Kine Weekly said "The picture takes the longest route to its spectacular ending, but budding romance helps to colour the padding. Towards the end there is a sensational sequence in which two charred bodies are discovered in a burnt-out car and this sets the mood for the big scrap climax, and rovides additional compensation for rambling reliminaries. A lively finisher, and topical at that, the thriller unquestionably has popular appeal."

The Los Angeles Times said the film was "so mysterious" the filmmakers "almost succeeded in keeping the story to themselves."

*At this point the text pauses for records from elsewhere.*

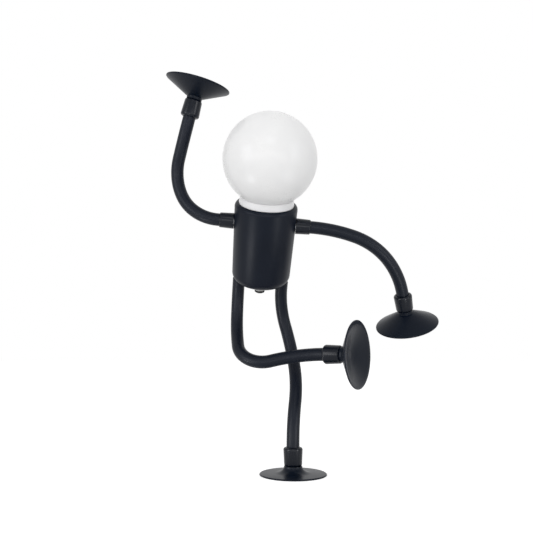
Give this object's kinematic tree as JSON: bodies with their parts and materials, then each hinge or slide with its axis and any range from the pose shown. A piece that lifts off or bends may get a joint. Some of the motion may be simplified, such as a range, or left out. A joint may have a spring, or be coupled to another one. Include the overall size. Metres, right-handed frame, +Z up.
{
  "type": "posable figure desk lamp",
  "caption": "Desk lamp shaped as a stick figure: a cup-like torso holds a globe lamp as the head, and bendable gooseneck arms and legs end in suction cups.",
  "frame": {"origin": "Centre of the rest face under the standing foot, the one on the right as seen from the front.", "axes": "+Z up, front of the figure towards -Y, +X to the right as seen from the front."},
  "size_m": [0.2435, 0.1358, 0.3417],
  "materials": {
    "torso_paint": "satin near-black navy powder coat",
    "collar_plastic": "near-black with a soft gloss",
    "sleeve_rubber": "near-black satin rubber",
    "cup_rubber": "smooth dark rubber",
    "grommet_rubber": "matt black rubber",
    "core_steel": "wound bright steel",
    "fixing_steel": "zinc plated",
    "block_aluminium": "die-cast",
    "socket_plastic": "off-white moulded lamp holder",
    "socket_brass": "plain brass",
    "switch_plastic": "black moulded",
    "button_plastic": "black polished",
    "globe_plastic": "opal white diffuser",
    "housing_plastic": "white moulded",
    "led_plate_aluminium": "white lacquered",
    "board_laminate": "green circuit laminate",
    "cap_metal": "plated lamp cap",
    "insulator_plastic": "dark glassy insulator"
  },
  "bodies": {
    "foot": {"leg_right_suction_cup": "cup_rubber", "leg_right_end_collar": "collar_plastic", "leg_right_sleeve_4": "sleeve_rubber", "leg_right_core_4": "core_steel"},
    "leg_right_3": {"leg_right_sleeve_3": "sleeve_rubber", "leg_right_core_3": "core_steel"},
    "leg_right_2": {"leg_right_sleeve_2": "sleeve_rubber", "leg_right_core_2": "core_steel"},
    "leg_right_1": {"leg_right_sleeve_1": "sleeve_rubber", "leg_right_core_1": "core_steel"},
    "torso": {"torso_shell": "torso_paint", "leg_block": "block_aluminium", "limb_studs": "fixing_steel", "shoulder_nuts": "fixing_steel", "arm_left_shoulder_collar": "collar_plastic", "arm_right_shoulder_collar": "collar_plastic", "leg_left_hip_ferrule": "torso_paint", "leg_right_hip_ferrule": "torso_paint", "socket_body": "socket_plastic", "socket_thread_shell": "socket_brass", "socket_contact": "socket_brass", "socket_screws": "fixing_steel", "switch_body": "switch_plastic", "switch_nut": "switch_plastic", "cord_grommet": "grommet_rubber"},
    "button": {"switch_button": "button_plastic"},
    "bulb": {"bulb_globe": "globe_plastic", "bulb_housing": "housing_plastic", "bulb_led_plate": "led_plate_aluminium", "bulb_driver_board": "board_laminate", "bulb_screw_cap": "cap_metal", "bulb_insulator": "insulator_plastic", "bulb_tip_contact": "cap_metal"},
    "arm_left_1": {"arm_left_sleeve_1": "sleeve_rubber", "arm_left_core_1": "core_steel"},
    "arm_left_2": {"arm_left_sleeve_2": "sleeve_rubber", "arm_left_core_2": "core_steel"},
    "arm_left_3": {"arm_left_sleeve_3": "sleeve_rubber", "arm_left_core_3": "core_steel", "arm_left_end_collar": "collar_plastic", "arm_left_suction_cup": "cup_rubber"},
    "arm_right_1": {"arm_right_sleeve_1": "sleeve_rubber", "arm_right_core_1": "core_steel"},
    "arm_right_2": {"arm_right_sleeve_2": "sleeve_rubber", "arm_right_core_2": "core_steel"},
    "arm_right_3": {"arm_right_sleeve_3": "sleeve_rubber", "arm_right_core_3": "core_steel", "arm_right_end_collar": "collar_plastic", "arm_right_suction_cup": "cup_rubber"},
    "leg_left_1": {"leg_left_sleeve_1": "sleeve_rubber", "leg_left_core_1": "core_steel"},
    "leg_left_2": {"leg_left_sleeve_2": "sleeve_rubber", "leg_left_core_2": "core_steel"},
    "leg_left_3": {"leg_left_sleeve_3": "sleeve_rubber", "leg_left_core_3": "core_steel"},
    "leg_left_4": {"leg_left_sleeve_4": "sleeve_rubber", "leg_left_core_4": "core_steel", "leg_left_end_collar": "collar_plastic", "leg_left_suction_cup": "cup_rubber"}
  },
  "joints": [
    {"name": "leg_right_curl_1", "type": "hinge", "parent": "foot", "child": "leg_right_3", "pos_m": [0.00229, 0.00827, 0.05827], "axis": [-0.9922, 0.0281, 0.1213], "range_deg": [-10, 10]},
    {"name": "leg_right_curl_2", "type": "hinge", "parent": "leg_right_3", "child": "leg_right_2", "pos_m": [0.00243, 0.02646, 0.09051], "axis": [-0.9931, -0.0857, -0.0804], "range_deg": [-10, 10]},
    {"name": "leg_right_curl_3", "type": "hinge", "parent": "leg_right_2", "child": "leg_right_1", "pos_m": [-0.005, 0.03568, 0.12504], "axis": [-0.9505, -0.1385, -0.2781], "range_deg": [-10, 10]},
    {"name": "leg_right_swing", "type": "hinge", "parent": "leg_right_1", "child": "torso", "pos_m": [-0.00878, 0.02457, 0.15967], "axis": [0.976, 0.2132, 0.0452], "range_deg": [-12, 9]},
    {"name": "arm_left_swing", "type": "hinge", "parent": "torso", "child": "arm_left_1", "pos_m": [-0.06441, -0.00745, 0.21589], "axis": [0.084, -0.0973, 0.9917], "range_deg": [-24, 24]},
    {"name": "arm_left_curl_1", "type": "hinge", "parent": "arm_left_1", "child": "arm_left_2", "pos_m": [-0.09492, -0.00288, 0.2348], "axis": [-0.2974, -0.9508, 0.0863], "range_deg": [-11, 24]},
    {"name": "arm_left_curl_2", "type": "hinge", "parent": "arm_left_2", "child": "arm_left_3", "pos_m": [-0.09956, -0.00701, 0.27021], "axis": [-0.2374, -0.8974, -0.3719], "range_deg": [-11, 24]},
    {"name": "arm_right_swing", "type": "hinge", "parent": "torso", "child": "arm_right_1", "pos_m": [0.01704, -0.00685, 0.20905], "axis": [-0.0796, 0.4, -0.913], "range_deg": [-24, 24]},
    {"name": "arm_right_curl_1", "type": "hinge", "parent": "arm_right_1", "child": "arm_right_2", "pos_m": [0.05379, -0.00484, 0.20154], "axis": [-0.0354, -0.9169, -0.3974], "range_deg": [-24, 24]},
    {"name": "arm_right_curl_2", "type": "hinge", "parent": "arm_right_2", "child": "arm_right_3", "pos_m": [0.08427, 0.00476, 0.18257], "axis": [0.0678, -0.8844, -0.4617], "range_deg": [-24, 24]},
    {"name": "leg_left_swing", "type": "hinge", "parent": "torso", "child": "leg_left_1", "pos_m": [-0.04765, 0.02428, 0.16293], "axis": [0.9625, -0.1845, -0.199], "range_deg": [-20, 10]},
    {"name": "leg_left_curl_1", "type": "hinge", "parent": "leg_left_1", "child": "leg_left_2", "pos_m": [-0.04906, 0.02866, 0.13511], "axis": [-0.6419, -0.7421, 0.1932], "range_deg": [-12, 15]},
    {"name": "leg_left_curl_2", "type": "hinge", "parent": "leg_left_2", "child": "leg_left_3", "pos_m": [-0.04729, 0.01318, 0.10684], "axis": [-0.6585, -0.5969, 0.4583], "range_deg": [-12, 15]},
    {"name": "leg_left_curl_3", "type": "hinge", "parent": "leg_left_3", "child": "leg_left_4", "pos_m": [-0.01872, -0.0022, 0.0941], "axis": [0.0689, -0.9886, 0.1339], "range_deg": [-12, 15]},
    {"name": "bulb_unscrew", "type": "slide", "parent": "torso", "child": "bulb", "axis": [0.0751, -0.5237, 0.8486], "range_m": [0, 0.03]},
    {"name": "switch_push", "type": "slide", "parent": "torso", "child": "button", "axis": [0.0751, -0.5237, 0.8486], "range_m": [0, 0.0025], "stiffness_N_per_m": 250, "springref_m": -0.002}
  ],
  "couplings": [
    {"joint": "leg_right_curl_2", "follows": "leg_right_curl_1", "ratio": 1},
    {"joint": "leg_right_curl_3", "follows": "leg_right_curl_1", "ratio": 1},
    {"joint": "arm_left_curl_2", "follows": "arm_left_curl_1", "ratio": 1},
    {"joint": "arm_right_curl_2", "follows": "arm_right_curl_1", "ratio": 1},
    {"joint": "leg_left_curl_2", "follows": "leg_left_curl_1", "ratio": 1},
    {"joint": "leg_left_curl_3", "follows": "leg_left_curl_1", "ratio": 1}
  ]
}
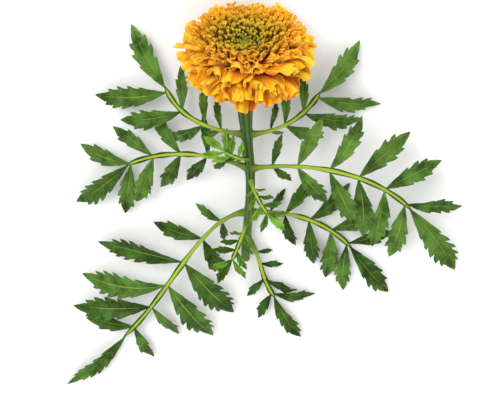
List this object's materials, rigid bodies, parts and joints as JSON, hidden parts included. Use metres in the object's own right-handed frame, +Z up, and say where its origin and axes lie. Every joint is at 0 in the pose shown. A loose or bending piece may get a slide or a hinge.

The Radio Times Guide to Films gave the film 2/5 stars, writing: "George Raft gives a fair impression of a man who has had his arms welded to his sides in this dismissable quickie thriller. One of the handful of films Raft made in Europe after his Hollywood fortunes dipped, it's a lightweight affair."

Leslie Halliwell said: "A moderate co-feature, as unremarkable as its plot."

In British Sound Films: The Studio Years 1928–1959 David Quinlan rated the film as "mediocre", calling it: "Slow and hardly credible."

Chibnall and McFarlane in The British 'B' Film wrote: "The film made outstanding use of London locations from the West End to docklands, but the suspense was not augmented by the emotional monotone of Raft's performance, which was as wooden as his floating namesake."